House Hunting 2016: Ways To Maintain Your Sanity

If you’re looking to purchase a home, here are some helpful tips to keep you from going nuts
House Hunting 2016 Ways to Maintain Your Sanity

Even though we absolutely loved Victoria (and Vancouver Island in general), we had talked about moving for a couple years. This is just a better location for us all around in terms of family and friends and not spending a bazillion dollars on the ferry each year, so when a position became available over here for my wife, she applied and we started scouring MLS for places to live.

Big mistake.

One of the worst things you can do when you’re going to be moving is to start searching before you’re ready to purchase, but ultimately you’re just going to end up heartbroken.

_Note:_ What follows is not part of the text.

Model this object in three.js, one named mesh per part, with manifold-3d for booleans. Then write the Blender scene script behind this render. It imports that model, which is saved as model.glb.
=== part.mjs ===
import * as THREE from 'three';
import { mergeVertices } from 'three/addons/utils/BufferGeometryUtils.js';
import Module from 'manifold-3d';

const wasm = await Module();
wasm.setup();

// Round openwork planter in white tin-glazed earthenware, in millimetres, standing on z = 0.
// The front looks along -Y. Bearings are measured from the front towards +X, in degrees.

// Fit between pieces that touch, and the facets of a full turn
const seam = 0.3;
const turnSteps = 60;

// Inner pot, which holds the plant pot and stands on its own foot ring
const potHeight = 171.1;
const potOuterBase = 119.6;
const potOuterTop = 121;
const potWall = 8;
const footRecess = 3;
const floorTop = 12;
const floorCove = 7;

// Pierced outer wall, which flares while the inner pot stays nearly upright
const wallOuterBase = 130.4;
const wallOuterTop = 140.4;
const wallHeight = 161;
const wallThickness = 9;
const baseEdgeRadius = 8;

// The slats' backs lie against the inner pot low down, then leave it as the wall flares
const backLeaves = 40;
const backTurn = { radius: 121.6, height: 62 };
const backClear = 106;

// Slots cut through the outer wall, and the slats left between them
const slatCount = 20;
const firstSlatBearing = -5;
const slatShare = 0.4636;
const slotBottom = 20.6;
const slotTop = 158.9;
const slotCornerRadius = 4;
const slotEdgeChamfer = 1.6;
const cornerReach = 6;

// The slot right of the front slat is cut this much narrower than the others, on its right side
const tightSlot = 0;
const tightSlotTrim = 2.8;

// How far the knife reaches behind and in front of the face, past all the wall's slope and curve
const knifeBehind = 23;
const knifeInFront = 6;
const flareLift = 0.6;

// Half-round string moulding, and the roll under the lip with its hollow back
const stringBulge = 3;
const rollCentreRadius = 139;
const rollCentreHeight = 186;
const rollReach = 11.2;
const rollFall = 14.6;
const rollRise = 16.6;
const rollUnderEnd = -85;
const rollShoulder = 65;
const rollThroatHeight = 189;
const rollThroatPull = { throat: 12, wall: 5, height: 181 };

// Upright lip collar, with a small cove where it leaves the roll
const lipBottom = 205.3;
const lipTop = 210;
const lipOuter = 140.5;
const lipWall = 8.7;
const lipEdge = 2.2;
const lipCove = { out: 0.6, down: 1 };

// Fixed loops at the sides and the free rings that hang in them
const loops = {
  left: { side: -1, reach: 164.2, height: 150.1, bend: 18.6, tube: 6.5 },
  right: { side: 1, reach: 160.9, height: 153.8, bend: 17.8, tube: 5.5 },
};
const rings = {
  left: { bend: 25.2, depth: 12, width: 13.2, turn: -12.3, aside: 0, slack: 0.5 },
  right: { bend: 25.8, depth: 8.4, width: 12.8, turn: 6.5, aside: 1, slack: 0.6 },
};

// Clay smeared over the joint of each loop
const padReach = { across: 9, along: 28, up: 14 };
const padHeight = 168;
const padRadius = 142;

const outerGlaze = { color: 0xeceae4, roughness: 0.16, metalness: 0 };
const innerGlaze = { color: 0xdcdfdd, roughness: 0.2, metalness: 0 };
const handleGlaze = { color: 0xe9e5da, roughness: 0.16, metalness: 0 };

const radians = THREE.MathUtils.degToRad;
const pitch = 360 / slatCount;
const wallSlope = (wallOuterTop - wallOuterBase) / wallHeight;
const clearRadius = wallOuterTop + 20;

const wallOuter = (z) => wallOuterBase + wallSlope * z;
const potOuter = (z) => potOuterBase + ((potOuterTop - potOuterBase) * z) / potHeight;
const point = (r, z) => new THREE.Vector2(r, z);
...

Your “perfect home” is going to be there, smiling at you, waiting for you to come and buy it, only you’re still five months away from moving and then another three months away from getting pre-approved on your mortgage and there is no way that cute house with the vaulted ceiling and open concept living area is still going to be on the market in October.

It was gone by May, but we still talk about it whenever we’re coming out of a crappy open house or monstrosity of a viewing.

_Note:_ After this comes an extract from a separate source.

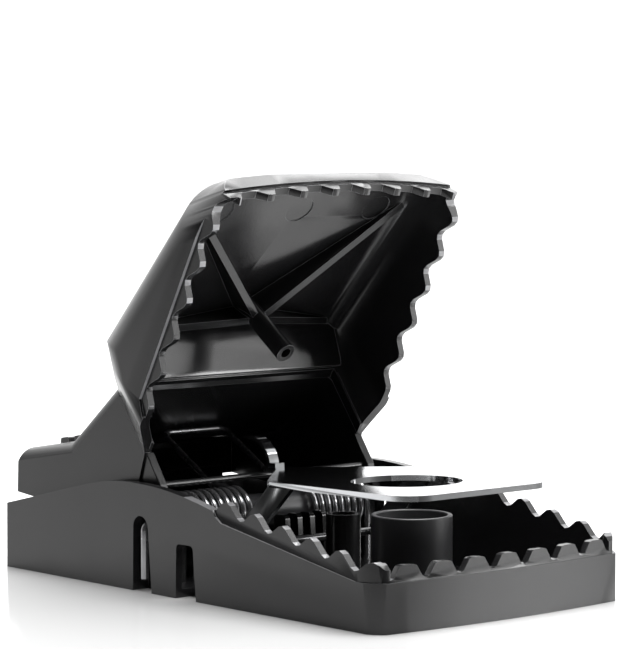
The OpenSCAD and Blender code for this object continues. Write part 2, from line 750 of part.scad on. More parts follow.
// Thumb slope and pad with rounded side edges, moved inwards by w.
module lever_roof(w) {
    half = lever_half_w - w;
    r = lever_edge_r - w / 2;
    for (fall = [slope_angle, pad_fall]) prism_along_slope(knee - w * [sin(fall), cos(fall)], -fall)
        polygon(rounded([[-half, -far], [half, -far], [half, 0], [-half, 0]], [0, 0, r, r]));
}

module lever_solid() {
    intersection() {
        along_x(-lever_half_w, lever_half_w) polygon(lever_side);
        lever_roof(0);
    }
}

module lever_hollow() {
    intersection() {
        lever_roof(lever_t);
        along_x(-half_w, half_w) polygon([[-far, -over], end_foot - [lever_t, end_foot.y + over],
            end_top - [lever_t, 0], end_over - [lever_t, 0], [-far, far]]);
    }
}

// Lip that closes the gap between the lever's end and the tray.
module end_lip() {
    lip_y = rear_y - wall - lip_gap;
    half = lever_half_w - lip_inset;
    along_x(-half, half) polygon([[lip_y - lip_t, end_foot.y - lip_drop], [lip_y, end_foot.y - lip_drop],
        [lip_y, end_foot.y + 0.4], [lever_end_y - lever_t / 2, end_foot.y + 0.4],
        [lever_end_y - lever_t / 2, end_foot.y + 1.4], [lip_y - lip_t, end_foot.y + 1.4]]);
}

module grip_ridges() {
    grip_half = lever_half_w - 3.5;
    translate([0, knee.x, knee.y]) rotate([-pad_fall, 0, 0]) for (i = [0:grip_count - 1])
        translate([-grip_half, 0.6 + i * grip_pitch, -lever_t / 2]) along_x(0, 2 * grip_half)
            polygon(rounded([[0, 0], [grip_w, 0], [grip_w - 0.4, grip_h + lever_t / 2],
                [0.4, grip_h + lever_t / 2]], [0, 0, 0.4, 0.4]));
}

module setting_lever() {
    color(black_plastic) {
        difference() {
            lever_solid();
            lever_hollow();
        }
        grip_ridges();
        end_lip();
    }
}

module jaw_arm() {
    difference() {
        union() {
            rod_x(hinge, arm_boss_r, arm_x0, arm_x1);
            along_x(arm_x0, arm_x1) polygon([heel_open, hinge + [-arm_boss_r / 4, arm_front_h],
                hinge - [arm_boss_r, 0], hinge - [0, arm_boss_r],
                front_foot + 2.5 * unit(heel_open - front_foot)]);
        }
        rod_x(hinge, axle_d / 2 + axle_play, arm_x0 - over, arm_x1 + over);
    }
}

module jaw_arm_left() {
    color(black_plastic) mirror([1, 0, 0]) jaw_arm();
}

module jaw_arm_right() {
    color(black_plastic) jaw_arm();
}

module latch_bar() {
    latch = hinge + latch_reach * [sin(5), cos(5)];
    color(black_plastic) rod_x(latch, latch_d / 2, -arm_x0, arm_x0);
}

// ---------- axles and sleeve ----------

module hinge_axle() {
    bend_r = axle_d / 2 + 0.5;
    color(wire_steel) {
        rod_x(hinge, axle_d / 2, -axle_leg_x + bend_r, axle_leg_x - bend_r);
        mirrored() {
            translate([axle_leg_x - bend_r, hinge_y, hinge_z - bend_r]) rotate([90, 0, 0])
                rotate_extrude(angle = 90, $fn = round_fn) translate([bend_r, 0]) circle(d = axle_d, $fn = round_fn);
            translate([axle_leg_x, hinge_y, axle_leg_z])
                cylinder(h = hinge_z - bend_r - axle_leg_z, d = axle_d, $fn = round_fn);
        }
    }
}

module spring_sleeve() {
    color(soft_black) difference() {
        rod_x(hinge, sleeve_d / 2, -cheek_x0, cheek_x0);
        rod_x(hinge, axle_d / 2 + axle_play / 2, -cheek_x0 - over, cheek_x0 + over);
    }
}

module trigger_axle() {
    reach = plate_half_w + stand_gap + stand_t + axle_end;
    color(wire_steel) rod_x(pivot, axle_d / 2, -reach, reach);
}

// ---------- torsion spring ----------

ring_sides = 6;
curl_rings = 8;

// Unit frame across a path at point i.
function heading(path, i) = unit(path[min(i + 1, len(path) - 1)] - path[max(i - 1, 0)]);

// Tube of radius r along a path that never runs along the vector up.
module tube(path, r, up) {
    n = len(path);
    points = [for (i = [0:n - 1])
        let (t = heading(path, i), a = unit(cross(t, up)), b = cross(a, t))
        for (k = [0:ring_sides - 1]) path[i] + r * (cos(360 * k / ring_sides) * a
            + sin(360 * k / ring_sides) * b)];
    last = (n - 1) * ring_sides;
    faces = concat(
        [for (i = [0:n - 2]) for (k = [0:ring_sides - 1])
            let (p = i * ring_sides + k, q = i * ring_sides + (k + 1) % ring_sides)
            each [[p, q, q + ring_sides], [p, q + ring_sides, p + ring_sides]]],
        [for (k = [1:ring_sides - 2]) [0, k + 1, k]],
        [for (k = [1:ring_sides - 2]) [last, last + k, last + k + 1]]);
    polyhedron(points = points, faces = faces, convexity = 10);
}

// Right-hand coil: up from the floor in front, round the sleeve, and off the top to the rear.
leg_rings = 4;
coil_path = concat(
    [for (i = [0:leg_rings - 1]) [coil_outer_x, hinge_y - coil_r,
        floor_t + (hinge_z - floor_t) * i / leg_rings]],
    [for (i = [0:(coil_turns + 0.25) * curl_rings])
        let (a = 180 - 360 * i / curl_rings)
        [coil_outer_x - coil_pitch * i / curl_rings, hinge_y + coil_r * cos(a), hinge_z + coil_r * sin(a)]],
    [for (i = [1:2]) [coil_inner_x, hinge_y + coil_tail * i / 2, hinge_z + coil_r]]);

// Least distance between two points of the path that are half a curl or more apart.
coil_gap = min([for (i = [0:len(coil_path) - 1]) for (j = [i + curl_rings / 2:1:len(coil_path) - 1])
    norm(coil_path[i] - coil_path[j])]) - wire_d;
echo(coil_gap = coil_gap);

module spring_coil_right() {
    color(bright_steel) tube(coil_path, wire_d / 2, [1, 0, 0]);
}

module spring_coil_left() {
    color(bright_steel) mirror([1, 0, 0]) tube(coil_path, wire_d / 2, [1, 0, 0]);
}

// Bail: from each coil to the rear, then up and across under the lever's slope.
bail_start = [coil_inner_x, hinge_y + coil_tail + 0.6, hinge_z + coil_r];
bail_end = [coil_inner_x, knee.x - bail_front, knee.y + bail_front * tan(slope_angle)
    - (lever_t + wire_d / 2 + seat_gap) / cos(slope_angle)];
bail_side = [bail_start, bail_start + [0, wire_d, 0], bail_start + [0, 2 * wire_d, 0.1],
    bail_end - 2 * wire_d * unit(bail_end - bail_start), bail_end - wire_d * unit(bail_end - bail_start),
    bail_end + [-0.15, -0.15, 0], bail_end + [-1, 0, 0]];

module spring_bail() {
    side_points = len(bail_side);
    path = concat(bail_side, [for (i = [side_points - 1:-1:0])
        [-bail_side[i].x, bail_side[i].y, bail_side[i].z]]);
    color(bright_steel) tube(path, wire_d / 2, [0, 0.2, 1]);
}

// ---------- trigger ----------

// Frame of the plate: y from the middle of the hole, z from the upper face.
module plate_frame() {
    translate([0, hole_y, plate_z]) rotate([-plate_tilt, 0, 0]) children();
}

module trigger_ear() {
    x0 = plate_half_w - plate_t;
    difference() {
        union() {
            rod_x(pivot, ear_r, x0, plate_half_w);
            along_x(x0, plate_half_w) polygon([[hole_y + taper_from - 6, plate_z - plate_t],
                [pivot.x - ear_r, pivot.y], [pivot.x, pivot.y - ear_r], [pivot.x + ear_r, pivot.y + 0.6],
                [hole_y + taper_from - 0.5, plate_z - plate_t]]);
        }
        rod_x(pivot, axle_d / 2 + axle_play, x0 - over, plate_half_w + over);
    }
}

module trigger_plate() {
    front = front_y + plate_front - hole_y;
    outline = [[-plate_half_w, front], [plate_half_w, front], [plate_half_w, taper_from],
        [tail_half_w, taper_from + taper_len], [tail_half_w, tail_end], [-tail_half_w, tail_end],
        [-tail_half_w, taper_from + taper_len], [-plate_half_w, taper_from]];
    color(bright_steel) {
        plate_frame() translate([0, 0, -plate_t]) difference() {
            linear_extrude(plate_t) polygon(rounded(outline,
                [plate_corner_r, plate_corner_r, 1.5, 1.5, 0, 0, 1.5, 1.5]));
            translate([0, 0, -over]) cylinder(h = plate_t + 2 * over, d = hole_d, $fn = round_fn);
        }
        mirrored() trigger_ear();
    }
}

module catch_hook() {
    foot = 2;
    lean = asin(catch_drop / (catch_r - catch_t / 2));
    centre = [tail_end - catch_t / 2 + catch_r * cos(lean), -catch_drop];
    start = 180 - lean;
    arc = [for (i = [0:2 * arc_steps]) start - catch_sweep * i / (2 * arc_steps)];
    color(wire_steel) plate_frame() {
        along_x(-catch_w / 2, catch_w / 2) polygon(concat(
            [for (a = arc) centre + (catch_r + catch_t / 2) * [cos(a), sin(a)]],
            [for (i = [len(arc) - 1:-1:0]) centre + (catch_r - catch_t / 2) * [cos(arc[i]), sin(arc[i])]]));
        translate([-catch_w / 2, tail_end - foot, 0]) cube([catch_w, foot, catch_t]);
    }
}

base_tray();
hinge_axle();
spring_sleeve();
spring_coil_left();
spring_coil_right();
spring_bail();
upper_jaw();
setting_lever();
jaw_arm_left();
jaw_arm_right();
latch_bar();
trigger_plate();
catch_hook();
trigger_axle();
bait_cup();
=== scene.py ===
"""Snap mouse trap: finished plastic mouldings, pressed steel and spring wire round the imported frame."""

import math

import bmesh
import bpy
from mathutils import Matrix, Vector


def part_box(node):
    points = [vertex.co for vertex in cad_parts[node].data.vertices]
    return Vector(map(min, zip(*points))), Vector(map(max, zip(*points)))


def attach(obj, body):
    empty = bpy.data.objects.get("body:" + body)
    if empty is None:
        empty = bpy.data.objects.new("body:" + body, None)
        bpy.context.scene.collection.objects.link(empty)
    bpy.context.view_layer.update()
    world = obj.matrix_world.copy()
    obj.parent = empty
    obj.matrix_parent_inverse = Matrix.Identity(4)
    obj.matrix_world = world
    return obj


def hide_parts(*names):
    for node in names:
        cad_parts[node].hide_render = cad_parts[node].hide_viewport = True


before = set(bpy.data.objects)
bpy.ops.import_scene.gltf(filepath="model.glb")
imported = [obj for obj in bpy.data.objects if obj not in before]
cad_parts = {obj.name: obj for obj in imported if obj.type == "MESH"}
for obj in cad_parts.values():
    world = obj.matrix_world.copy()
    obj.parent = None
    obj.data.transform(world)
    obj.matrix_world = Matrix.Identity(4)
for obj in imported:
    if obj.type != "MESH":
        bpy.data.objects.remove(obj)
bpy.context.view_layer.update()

bl_info = {
    "name": "Snap Mouse Trap",
    "version": (1, 0, 0),
    "blender": (4, 5, 0),
    "location": "View3D > Sidebar > Trap",
    "description": "Builds the finished pieces of a set snap mouse trap",
    "category": "Object",
}

MM = 0.001


# ---------- named values ----------

HINGE = Vector((0, 9.9, 11.05)) * MM

# Copies of the CAD nodes
WELD_DISTANCE = 0.002 * MM
FLAT_BELOW = math.radians(0.4)
SMOOTH_BELOW = math.radians(30)
STEEL_SOFTEN_ANGLE = math.radians(50)
CUP_SOFTEN_ANGLE = math.radians(40)
CUP_SEGMENTS = 3

# Shares of the mouldings' edge radius
WHOLE_EDGE = 1
SMALL_EDGE = 0.6
CUP_EDGE = 0.7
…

“Remember that cute little house we saw when we first started looking?”

Of course I do. It was perfect. And then it was gone. And I’m still sad.

Fight the temptation and don’t start looking until you’re ready to hit the pavement and actually have the potential to put in offers because this isn’t like window shopping where you can walk by a storefront, see something you like, but know you don’t need it or are tight on cash for right now. This is you searching for a forever home – or a home for the next few years – and there are a completely different set of emotions involved. Passing on that cardigan is easy, but seeing something that feels like it is right for you and your family and then watching it sail off the market can be challenging because more than you envision yourself rocking that new apparel, you picture life in that living space and if the picture looks good, seeing it fade away stings, even when you had no chance of making that dream a reality.

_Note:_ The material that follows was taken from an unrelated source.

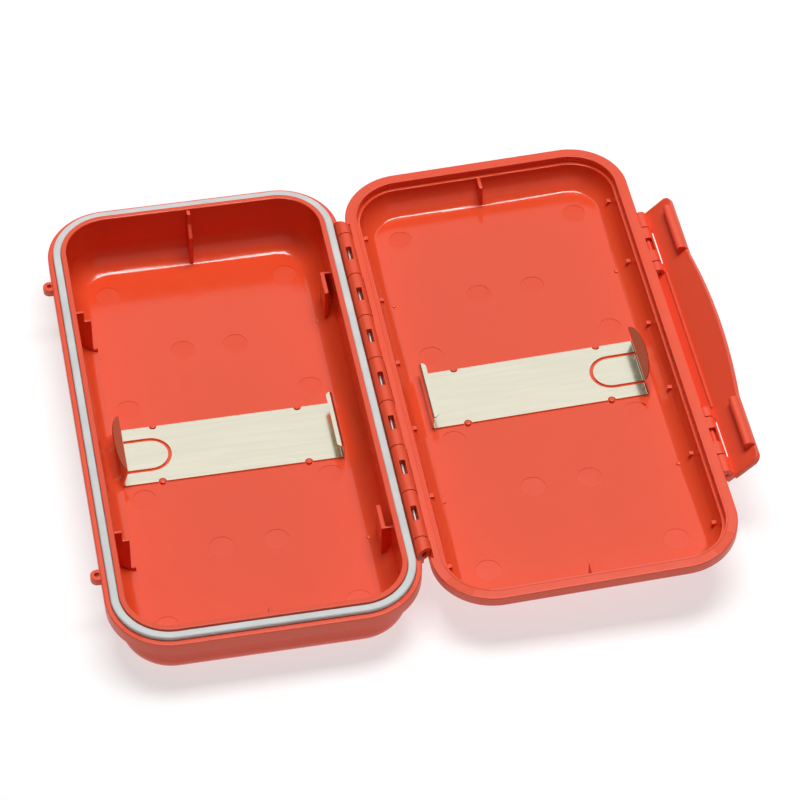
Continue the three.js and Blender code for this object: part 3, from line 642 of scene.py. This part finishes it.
def hinge_rod():
    low, high = (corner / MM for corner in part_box("hinge_rod"))
    return smooth(bar("hinge_pin", Matrix(), HINGE["rod"], (low.y, high.y), hinge_at.x, hinge_at.z))


def latch_pin(node):
    low, high = (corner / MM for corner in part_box(node))
    return smooth(bar(node + "_moulding", Matrix(), LATCH["pin"], (low.y, high.y), latch_at.x, latch_at.z))


# ------------------------------------------------------------------ spring strips


def strip_flat(bm):
    """The strip's flat pattern along u: tab end below zero, lipped end above, notches and U slot cut out."""
    half, width = STRIP["half"], STRIP["width"] / 2
    notch, radius = STRIP["notch"], STRIP["notch_radius"]
    slant = math.hypot(STRIP["tab_reach"], STRIP["tab_rise"])
    tab_from = -STRIP["tongue"] - UPRIGHT_LENGTH
    end = half + STRIP["lip_upright"] + STRIP["lip"]
    chamfer = STRIP["chamfer"]

    def notched(side):
        points = []
        for x in (-notch, notch):
            points += [(x + radius * math.cos(a), side * (width - radius * math.sin(a)))
                       for a in (math.pi - math.pi * i / 10 for i in range(11))]
        return points
    lower = [(tab_from, -width)] + notched(-1) + [(end - chamfer, -width), (end, -width + chamfer)]
    upper = [(end, width - chamfer), (end - chamfer, width)] + notched(1)[::-1] + [(tab_from, width)]
    tab = [(tab_from - slant * math.sin(a), (width - STRIP["tab_shoulder"]) * math.cos(a))
           for a in (math.pi * i / 24 for i in range(1, 24))]
    outline = [bm.verts.new((u, v, 0)) for u, v in lower + upper + tab]
    bm.faces.new(outline)


def slot_tool(name):
    """The U-shaped slot as a thick cutter on the flat pattern."""
    straight, rounded = STRIP["straight"], STRIP["round"]
    start = -STRIP["tongue"] - STRIP["slot_rise"]

    def loop(offset):
        reach = straight - rounded + offset
        half = STRIP["slot_half"] + offset
        bend = [(-straight + reach * math.sin(a), -half * math.cos(a))
                for a in (math.pi * i / 28 for i in range(29))]
        return [(start, -half)] + bend + [(start, half)]
    outline = loop(STRIP["slot"] / 2) + loop(-STRIP["slot"] / 2)[::-1]
    return prism(name, Matrix(), outline, (-2, 2))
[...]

Which brings me to my second “save yourself the heartache” suggestion: don’t look outside your price range.

Like at all.

Not even “just to see” because invariably, you’re going to see something that catches your eye and then the rationalization starts.

You start telling yourself that if you just cut back on XYZ, you’ll have the extra money to cover the slight increase in mortgage payment, where “slight” actually means “more significant than you would normally consider slight.” You convince yourself that spending a little more makes sense because this is going to be your forever home and while it will mean having zero money to do anything else for the next seven years, it’ll be worth it in the end because this place will be perfect and you’ll never have to move again. You’ll need more money. You’ll probably move again. You probably won’t cut back on XYZ either, so spare yourself the torture of seeing pretty things you can’t afford.

Lastly – and I mentioned this last week – stop watching House Hunters, Fixer Upper and everything else on HGTV because it’s just going to make you angry seeing a three bed, three bath detached house in South Florida that doesn’t need a lick of work go for 40 percent of your budget.

Spare yourself: don’t look until you’re ready, stay within your budget and stop watching HGTV.